── Records shown

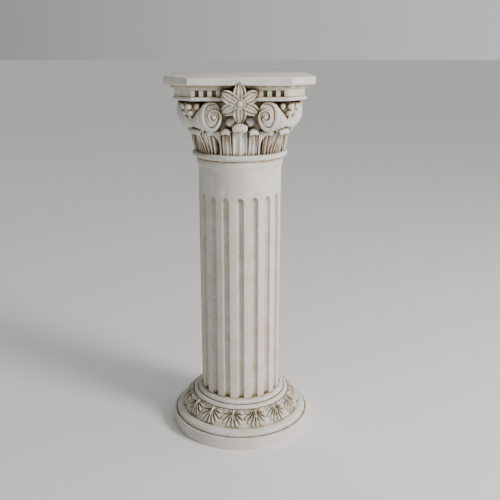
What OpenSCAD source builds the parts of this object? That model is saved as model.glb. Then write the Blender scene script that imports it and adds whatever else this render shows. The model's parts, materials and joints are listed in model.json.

────
── Records shown

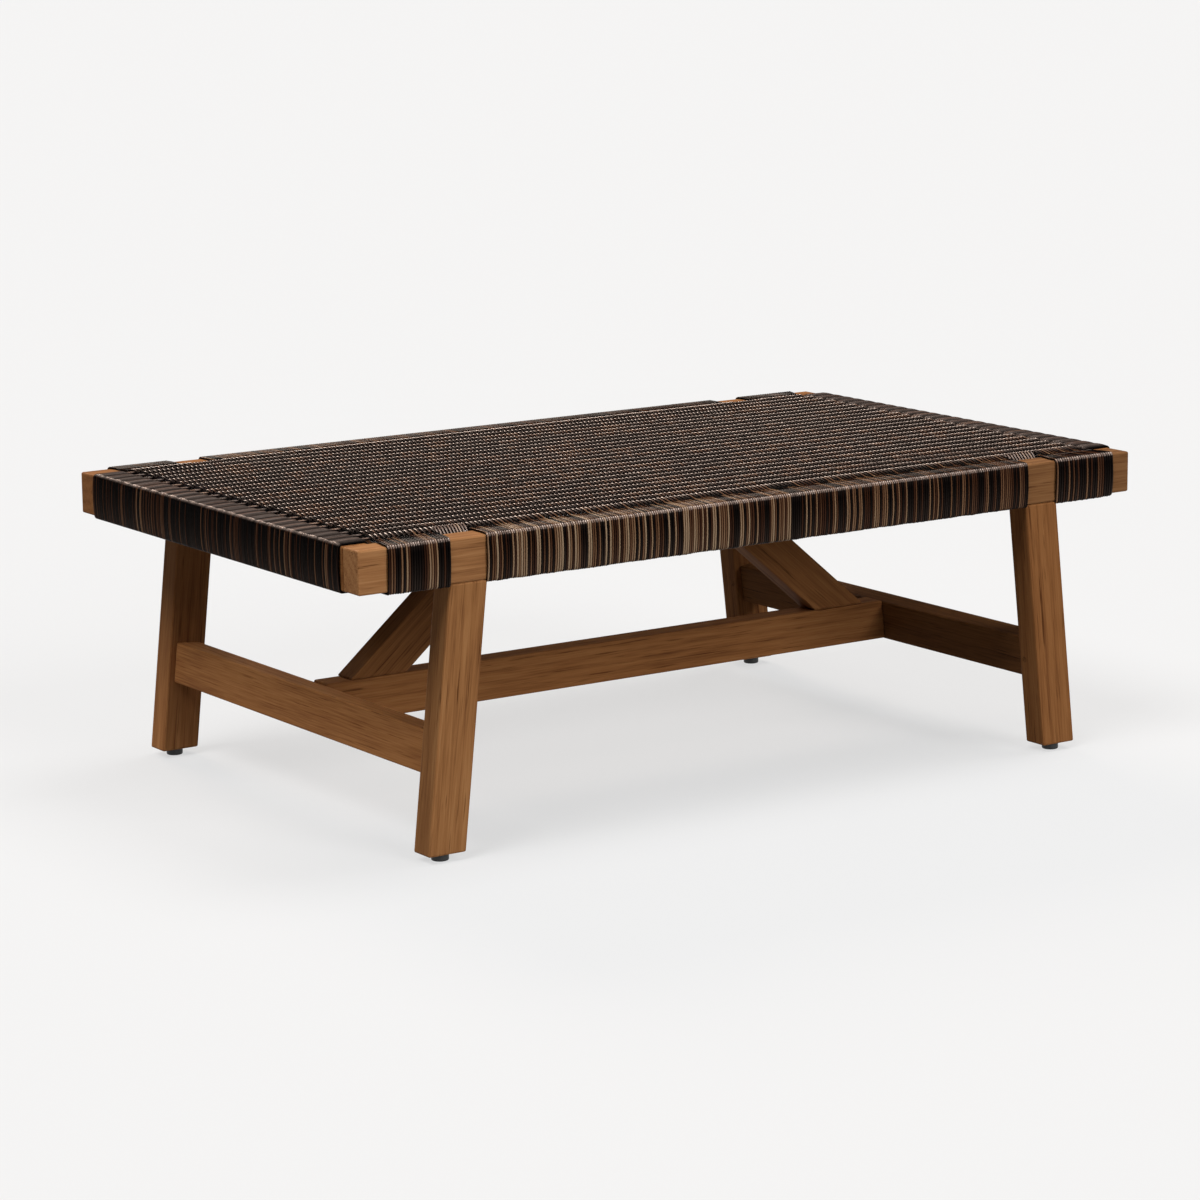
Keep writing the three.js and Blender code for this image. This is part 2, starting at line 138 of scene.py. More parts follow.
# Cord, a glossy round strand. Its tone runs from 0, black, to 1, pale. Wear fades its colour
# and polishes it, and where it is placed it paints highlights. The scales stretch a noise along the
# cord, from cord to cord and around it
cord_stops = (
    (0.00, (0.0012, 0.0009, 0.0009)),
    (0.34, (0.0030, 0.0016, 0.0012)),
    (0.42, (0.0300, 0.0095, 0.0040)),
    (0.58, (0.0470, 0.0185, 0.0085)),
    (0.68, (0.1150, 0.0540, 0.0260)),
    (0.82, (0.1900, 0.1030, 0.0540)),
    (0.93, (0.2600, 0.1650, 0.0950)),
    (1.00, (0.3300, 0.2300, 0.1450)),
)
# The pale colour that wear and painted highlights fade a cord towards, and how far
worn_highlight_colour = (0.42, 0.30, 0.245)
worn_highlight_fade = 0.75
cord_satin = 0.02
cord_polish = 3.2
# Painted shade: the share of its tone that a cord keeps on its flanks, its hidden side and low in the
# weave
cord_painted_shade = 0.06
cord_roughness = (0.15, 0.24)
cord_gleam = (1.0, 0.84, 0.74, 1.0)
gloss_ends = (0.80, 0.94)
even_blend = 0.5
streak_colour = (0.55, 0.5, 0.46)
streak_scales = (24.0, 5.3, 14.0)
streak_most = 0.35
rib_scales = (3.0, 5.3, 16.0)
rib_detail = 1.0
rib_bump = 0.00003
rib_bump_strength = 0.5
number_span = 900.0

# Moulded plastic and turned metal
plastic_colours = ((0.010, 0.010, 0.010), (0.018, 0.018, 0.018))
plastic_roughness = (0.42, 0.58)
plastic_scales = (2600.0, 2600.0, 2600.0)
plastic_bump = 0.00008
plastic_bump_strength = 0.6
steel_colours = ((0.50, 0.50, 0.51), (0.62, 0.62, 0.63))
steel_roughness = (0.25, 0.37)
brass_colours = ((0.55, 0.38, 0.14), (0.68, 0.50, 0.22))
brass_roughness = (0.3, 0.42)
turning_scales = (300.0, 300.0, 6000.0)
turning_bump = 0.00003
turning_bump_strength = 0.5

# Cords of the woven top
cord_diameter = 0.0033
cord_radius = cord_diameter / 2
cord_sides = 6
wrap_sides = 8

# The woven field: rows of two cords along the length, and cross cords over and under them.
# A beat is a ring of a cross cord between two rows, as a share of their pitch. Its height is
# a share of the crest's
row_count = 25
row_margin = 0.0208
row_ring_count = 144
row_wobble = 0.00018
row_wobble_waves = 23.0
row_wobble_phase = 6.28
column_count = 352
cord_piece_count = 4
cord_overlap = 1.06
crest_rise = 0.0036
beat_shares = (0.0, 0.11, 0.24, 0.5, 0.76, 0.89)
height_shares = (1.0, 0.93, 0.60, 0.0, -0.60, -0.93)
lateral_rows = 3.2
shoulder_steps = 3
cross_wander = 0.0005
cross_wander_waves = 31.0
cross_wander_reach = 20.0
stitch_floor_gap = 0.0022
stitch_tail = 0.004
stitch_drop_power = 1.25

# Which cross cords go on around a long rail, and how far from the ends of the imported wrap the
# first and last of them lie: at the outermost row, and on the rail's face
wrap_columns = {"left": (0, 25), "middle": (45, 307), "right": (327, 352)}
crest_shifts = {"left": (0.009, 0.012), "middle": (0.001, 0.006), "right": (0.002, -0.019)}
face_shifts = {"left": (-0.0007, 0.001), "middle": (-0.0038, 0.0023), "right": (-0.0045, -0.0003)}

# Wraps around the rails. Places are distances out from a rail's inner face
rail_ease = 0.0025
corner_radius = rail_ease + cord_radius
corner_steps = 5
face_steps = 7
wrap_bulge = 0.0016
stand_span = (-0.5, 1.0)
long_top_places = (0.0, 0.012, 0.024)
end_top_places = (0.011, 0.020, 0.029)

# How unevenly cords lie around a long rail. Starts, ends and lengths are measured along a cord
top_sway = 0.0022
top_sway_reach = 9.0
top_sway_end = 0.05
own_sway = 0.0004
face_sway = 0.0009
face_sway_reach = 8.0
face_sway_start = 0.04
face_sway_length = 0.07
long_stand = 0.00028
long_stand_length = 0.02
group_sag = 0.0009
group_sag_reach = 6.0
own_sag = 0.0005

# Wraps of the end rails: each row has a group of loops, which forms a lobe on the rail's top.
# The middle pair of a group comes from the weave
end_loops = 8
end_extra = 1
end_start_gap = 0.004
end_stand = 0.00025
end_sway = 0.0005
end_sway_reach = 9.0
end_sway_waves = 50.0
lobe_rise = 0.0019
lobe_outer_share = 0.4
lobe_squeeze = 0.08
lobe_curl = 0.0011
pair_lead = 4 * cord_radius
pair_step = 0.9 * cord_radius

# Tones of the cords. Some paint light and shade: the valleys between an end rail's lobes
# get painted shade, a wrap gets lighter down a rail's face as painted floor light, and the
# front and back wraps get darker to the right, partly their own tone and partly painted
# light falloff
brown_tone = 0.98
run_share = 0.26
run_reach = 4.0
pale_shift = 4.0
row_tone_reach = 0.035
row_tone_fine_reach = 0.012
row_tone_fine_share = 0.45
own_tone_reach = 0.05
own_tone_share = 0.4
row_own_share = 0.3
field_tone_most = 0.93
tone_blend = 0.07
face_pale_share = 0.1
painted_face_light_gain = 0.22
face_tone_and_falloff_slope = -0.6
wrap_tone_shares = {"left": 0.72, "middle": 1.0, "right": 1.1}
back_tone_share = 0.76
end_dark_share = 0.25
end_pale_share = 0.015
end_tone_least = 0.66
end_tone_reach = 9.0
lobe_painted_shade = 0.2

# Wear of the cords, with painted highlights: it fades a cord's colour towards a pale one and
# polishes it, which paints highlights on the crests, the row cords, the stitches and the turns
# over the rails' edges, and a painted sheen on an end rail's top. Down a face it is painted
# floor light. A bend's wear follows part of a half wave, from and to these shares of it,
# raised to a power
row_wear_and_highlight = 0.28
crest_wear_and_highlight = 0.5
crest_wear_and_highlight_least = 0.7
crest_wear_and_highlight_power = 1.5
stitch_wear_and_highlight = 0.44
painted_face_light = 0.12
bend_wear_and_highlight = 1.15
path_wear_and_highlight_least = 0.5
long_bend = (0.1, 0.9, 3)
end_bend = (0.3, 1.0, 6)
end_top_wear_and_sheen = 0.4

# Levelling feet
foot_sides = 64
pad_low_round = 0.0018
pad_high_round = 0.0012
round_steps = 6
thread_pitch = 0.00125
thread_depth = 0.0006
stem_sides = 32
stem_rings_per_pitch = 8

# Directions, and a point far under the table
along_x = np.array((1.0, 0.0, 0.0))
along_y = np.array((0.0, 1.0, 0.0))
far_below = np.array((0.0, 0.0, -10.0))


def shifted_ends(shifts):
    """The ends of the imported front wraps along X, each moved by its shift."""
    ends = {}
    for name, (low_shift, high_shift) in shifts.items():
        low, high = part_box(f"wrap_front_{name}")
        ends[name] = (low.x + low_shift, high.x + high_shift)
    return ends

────
── Records shown

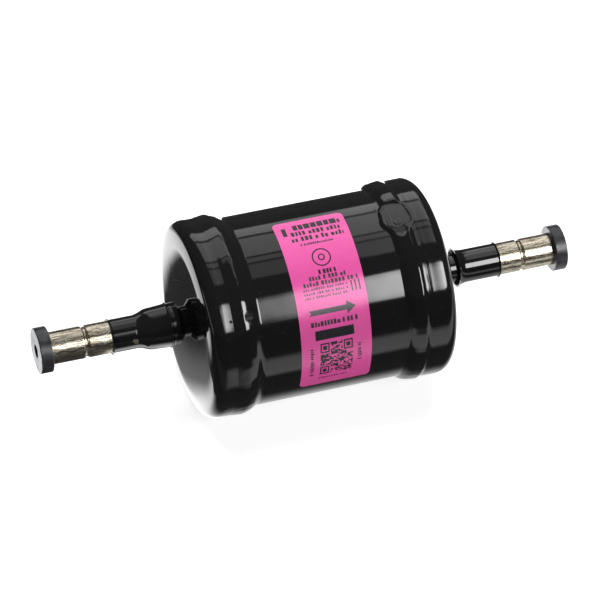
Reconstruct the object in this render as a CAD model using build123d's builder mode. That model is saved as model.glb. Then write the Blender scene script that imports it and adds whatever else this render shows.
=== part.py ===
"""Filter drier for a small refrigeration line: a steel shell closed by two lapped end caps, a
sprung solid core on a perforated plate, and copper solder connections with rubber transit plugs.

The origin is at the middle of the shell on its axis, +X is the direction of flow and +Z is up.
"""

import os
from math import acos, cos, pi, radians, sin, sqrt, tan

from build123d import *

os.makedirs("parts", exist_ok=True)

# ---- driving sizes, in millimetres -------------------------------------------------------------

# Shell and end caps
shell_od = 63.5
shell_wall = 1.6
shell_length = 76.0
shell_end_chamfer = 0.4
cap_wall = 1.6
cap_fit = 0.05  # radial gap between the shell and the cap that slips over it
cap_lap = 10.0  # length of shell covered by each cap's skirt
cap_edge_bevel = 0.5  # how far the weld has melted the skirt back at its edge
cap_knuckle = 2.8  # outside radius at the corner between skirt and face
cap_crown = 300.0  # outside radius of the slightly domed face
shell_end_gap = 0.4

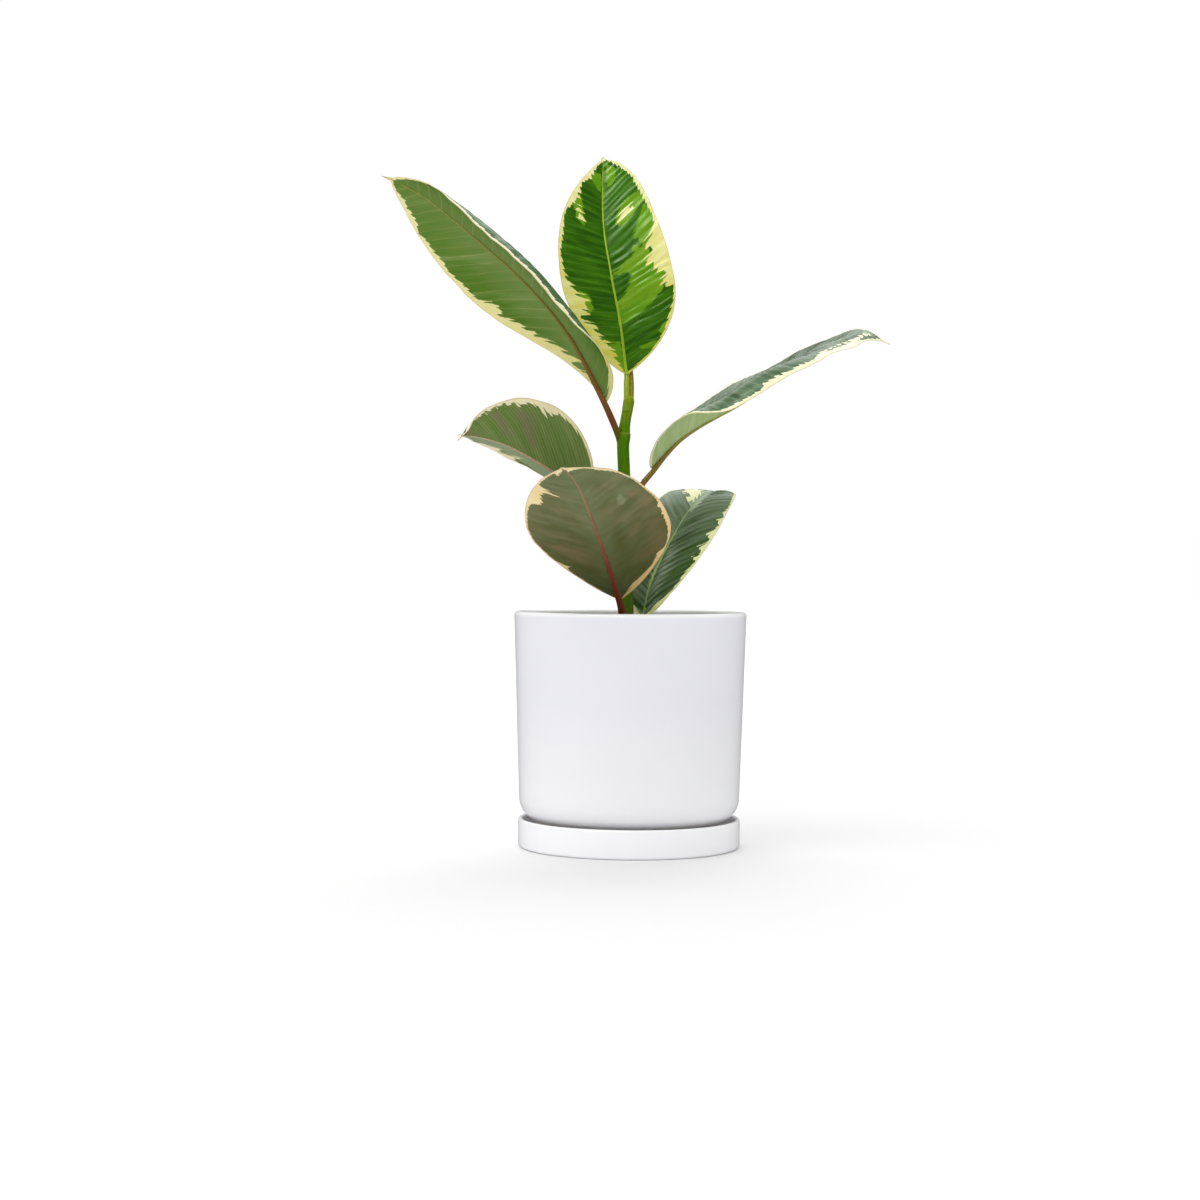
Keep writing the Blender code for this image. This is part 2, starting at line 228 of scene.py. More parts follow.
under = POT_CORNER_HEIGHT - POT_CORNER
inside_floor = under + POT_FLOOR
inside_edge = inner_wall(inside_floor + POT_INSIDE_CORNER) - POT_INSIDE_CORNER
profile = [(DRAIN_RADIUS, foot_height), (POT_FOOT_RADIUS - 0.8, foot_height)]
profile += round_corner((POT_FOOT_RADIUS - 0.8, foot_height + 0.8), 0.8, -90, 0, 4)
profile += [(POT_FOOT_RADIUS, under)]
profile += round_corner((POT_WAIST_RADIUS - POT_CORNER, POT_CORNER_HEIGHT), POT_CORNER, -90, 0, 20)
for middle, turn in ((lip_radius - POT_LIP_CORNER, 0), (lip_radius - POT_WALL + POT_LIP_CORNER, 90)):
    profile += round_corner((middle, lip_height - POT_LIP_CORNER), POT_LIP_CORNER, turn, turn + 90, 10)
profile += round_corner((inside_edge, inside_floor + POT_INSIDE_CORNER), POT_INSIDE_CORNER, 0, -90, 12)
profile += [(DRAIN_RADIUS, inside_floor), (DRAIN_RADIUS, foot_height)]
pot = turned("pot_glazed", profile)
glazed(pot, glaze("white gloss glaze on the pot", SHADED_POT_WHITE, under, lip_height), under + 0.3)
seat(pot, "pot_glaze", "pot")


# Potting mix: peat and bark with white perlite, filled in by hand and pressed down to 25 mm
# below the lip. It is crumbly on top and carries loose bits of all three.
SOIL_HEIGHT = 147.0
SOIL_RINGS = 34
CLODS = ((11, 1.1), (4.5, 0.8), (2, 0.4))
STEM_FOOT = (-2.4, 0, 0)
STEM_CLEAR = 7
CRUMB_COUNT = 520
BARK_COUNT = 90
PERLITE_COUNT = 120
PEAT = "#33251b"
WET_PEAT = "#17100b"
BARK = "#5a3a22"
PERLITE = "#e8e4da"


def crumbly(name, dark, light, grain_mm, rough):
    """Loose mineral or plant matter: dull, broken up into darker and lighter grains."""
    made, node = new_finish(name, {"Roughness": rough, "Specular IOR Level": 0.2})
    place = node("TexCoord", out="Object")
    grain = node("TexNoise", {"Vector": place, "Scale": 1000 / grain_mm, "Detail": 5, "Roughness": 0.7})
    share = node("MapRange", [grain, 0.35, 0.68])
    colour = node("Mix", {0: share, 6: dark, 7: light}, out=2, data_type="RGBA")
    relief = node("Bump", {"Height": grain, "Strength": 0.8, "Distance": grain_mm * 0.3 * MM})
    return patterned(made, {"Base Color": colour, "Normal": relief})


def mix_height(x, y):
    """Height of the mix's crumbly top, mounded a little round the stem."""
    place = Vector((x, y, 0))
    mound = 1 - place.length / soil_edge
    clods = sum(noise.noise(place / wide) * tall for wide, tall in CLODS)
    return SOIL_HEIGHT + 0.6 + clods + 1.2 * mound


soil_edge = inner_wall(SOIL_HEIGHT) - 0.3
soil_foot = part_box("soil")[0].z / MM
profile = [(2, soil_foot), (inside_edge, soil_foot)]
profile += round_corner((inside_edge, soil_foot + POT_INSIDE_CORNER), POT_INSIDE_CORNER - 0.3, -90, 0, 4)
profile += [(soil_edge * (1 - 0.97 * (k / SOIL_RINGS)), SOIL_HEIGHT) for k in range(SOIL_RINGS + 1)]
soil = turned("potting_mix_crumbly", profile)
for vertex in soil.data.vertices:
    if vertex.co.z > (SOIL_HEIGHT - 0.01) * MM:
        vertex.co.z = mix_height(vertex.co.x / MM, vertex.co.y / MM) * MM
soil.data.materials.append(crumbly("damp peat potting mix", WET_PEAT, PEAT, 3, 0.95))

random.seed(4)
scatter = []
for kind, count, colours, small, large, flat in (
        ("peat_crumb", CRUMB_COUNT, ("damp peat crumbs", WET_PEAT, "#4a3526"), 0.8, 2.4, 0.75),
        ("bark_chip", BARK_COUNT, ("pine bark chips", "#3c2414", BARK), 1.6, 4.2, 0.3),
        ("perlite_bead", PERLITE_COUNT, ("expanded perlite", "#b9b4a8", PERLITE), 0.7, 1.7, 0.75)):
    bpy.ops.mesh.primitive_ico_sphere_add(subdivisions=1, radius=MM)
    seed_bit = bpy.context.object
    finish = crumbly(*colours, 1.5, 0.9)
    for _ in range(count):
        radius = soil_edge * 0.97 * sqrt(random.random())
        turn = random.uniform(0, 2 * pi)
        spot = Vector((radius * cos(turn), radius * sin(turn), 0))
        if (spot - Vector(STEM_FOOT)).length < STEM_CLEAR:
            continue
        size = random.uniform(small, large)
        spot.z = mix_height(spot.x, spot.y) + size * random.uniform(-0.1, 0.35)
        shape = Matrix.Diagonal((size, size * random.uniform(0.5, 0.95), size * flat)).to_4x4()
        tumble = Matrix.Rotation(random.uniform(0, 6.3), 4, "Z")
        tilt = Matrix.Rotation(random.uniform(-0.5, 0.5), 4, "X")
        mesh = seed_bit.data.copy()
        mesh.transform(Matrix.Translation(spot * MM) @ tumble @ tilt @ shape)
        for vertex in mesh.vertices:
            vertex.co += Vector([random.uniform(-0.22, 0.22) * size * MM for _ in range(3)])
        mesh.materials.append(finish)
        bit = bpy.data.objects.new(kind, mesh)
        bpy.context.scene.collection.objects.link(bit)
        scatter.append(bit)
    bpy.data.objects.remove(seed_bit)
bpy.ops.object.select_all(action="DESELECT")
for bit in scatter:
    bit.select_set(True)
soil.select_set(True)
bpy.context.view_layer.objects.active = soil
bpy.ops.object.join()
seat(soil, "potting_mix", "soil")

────

### Exercise requirements:
Out of the preceding entries, pull every line containing the string "render".

### Answer in full:
What OpenSCAD source builds the parts of this object? That model is saved as model.glb. Then write the Blender scene script that imports it and adds whatever else this render shows. The model's parts, materials and joints are listed in model.json.
Reconstruct the object in this render as a CAD model using build123d's builder mode. That model is saved as model.glb. Then write the Blender scene script that imports it and adds whatever else this render shows.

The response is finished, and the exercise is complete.